Wednesday, March 4, 2009

To my Dad

My Daddy:

As a little girl I remember having tea parties with my daddy, I had the most awesome sesame street tea set that turned purple when the dishes were hot or cold (I don't remember which now). He taught me how to tie shoes at 4 years old when I kept untieing his shoes over and over thinking it was hilarious.
Taught me how to ride a bike and make friends with people wherever we moved. He would sing a song to me most every night for bed, specifically "Take me in", it's little known I've found, but it is still just as amazing to me, if not more.

He tried SO hard to provide for his family. He worked as a salesman for a long time, I remember him going to Yakima so frequently that every time he left in the mornings I would cry to him "daddy I don't want you to go to Yakima!"
His business changed over the years, from the basement of a house we lived in, to several offices around town and as a little girl I spent countless hours with my little brother playing in these offices allowing our imaginations to run. He taught me the importance of a good work ethic.

We had fun, still have fun! Once we were rough housing and he picked me up and threw me, fully clothed with awana verses in hand into the bath tub where my little brother was having a lovely bubble bath. I've never been one to allow such thing to go... ...unpunished. The next day mom made fudge and I took one of those pieces of fudge, scooped a hole out of it, filled it with dish soap and then "sealed" it back up with the fudge pieces I scooped out. I then gave it to my dad to eat. Oh it was so funny. Aaaaaand it got me temporarily locked out of the house when I was running away from him! Haha!

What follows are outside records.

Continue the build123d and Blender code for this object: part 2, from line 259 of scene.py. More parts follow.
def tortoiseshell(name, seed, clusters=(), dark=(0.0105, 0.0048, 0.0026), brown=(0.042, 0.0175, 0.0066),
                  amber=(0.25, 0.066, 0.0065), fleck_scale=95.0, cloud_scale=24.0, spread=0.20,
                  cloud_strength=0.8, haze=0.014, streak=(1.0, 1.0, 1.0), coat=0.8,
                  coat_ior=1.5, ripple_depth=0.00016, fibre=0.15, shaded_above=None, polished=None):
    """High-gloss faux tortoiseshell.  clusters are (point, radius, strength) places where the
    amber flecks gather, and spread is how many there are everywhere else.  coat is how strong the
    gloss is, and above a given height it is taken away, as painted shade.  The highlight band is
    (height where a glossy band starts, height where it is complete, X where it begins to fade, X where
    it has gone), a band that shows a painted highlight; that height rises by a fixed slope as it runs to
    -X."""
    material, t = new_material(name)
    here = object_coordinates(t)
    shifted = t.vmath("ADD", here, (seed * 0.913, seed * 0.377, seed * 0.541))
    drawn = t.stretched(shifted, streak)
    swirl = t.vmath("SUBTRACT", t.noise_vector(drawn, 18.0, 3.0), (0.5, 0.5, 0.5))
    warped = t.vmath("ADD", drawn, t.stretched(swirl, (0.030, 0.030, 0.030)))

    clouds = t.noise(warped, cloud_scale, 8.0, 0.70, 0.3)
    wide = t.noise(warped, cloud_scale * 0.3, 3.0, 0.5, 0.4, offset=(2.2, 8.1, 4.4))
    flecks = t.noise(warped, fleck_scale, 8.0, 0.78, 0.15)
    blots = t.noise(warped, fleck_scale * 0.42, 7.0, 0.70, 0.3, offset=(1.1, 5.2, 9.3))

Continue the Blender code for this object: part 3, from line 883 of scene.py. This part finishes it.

My daddy has taught me how to love God. He has taught me A LOT about the bible and I have a very firm faith foundation because of him. I, like most kids, had my times where I was a troublesome case for parents. Certainly put him through a lot because of my own self-worth issues. Poor guy wanted to help but didn't know how to. He prayed for me, and that's what I needed. He is such a prayer warrior, I love him for it.

He's gone through his times. He hasn't always been perfect. But he has tried to. He has tried to raise his family and provide for his family best he could. I know he looks back to his past far too often and I think it keeps him from moving forward. He is full of could, shoulda, wouldas and I wish he would let such things go far quicker than he does. But it is because he tries so hard that he is full of doubts.

So full of desire to learn and get closer to our Lord and Savior. So full of love for his wife and family. I thank him for all he has tried to do for us and all he has taught me about life.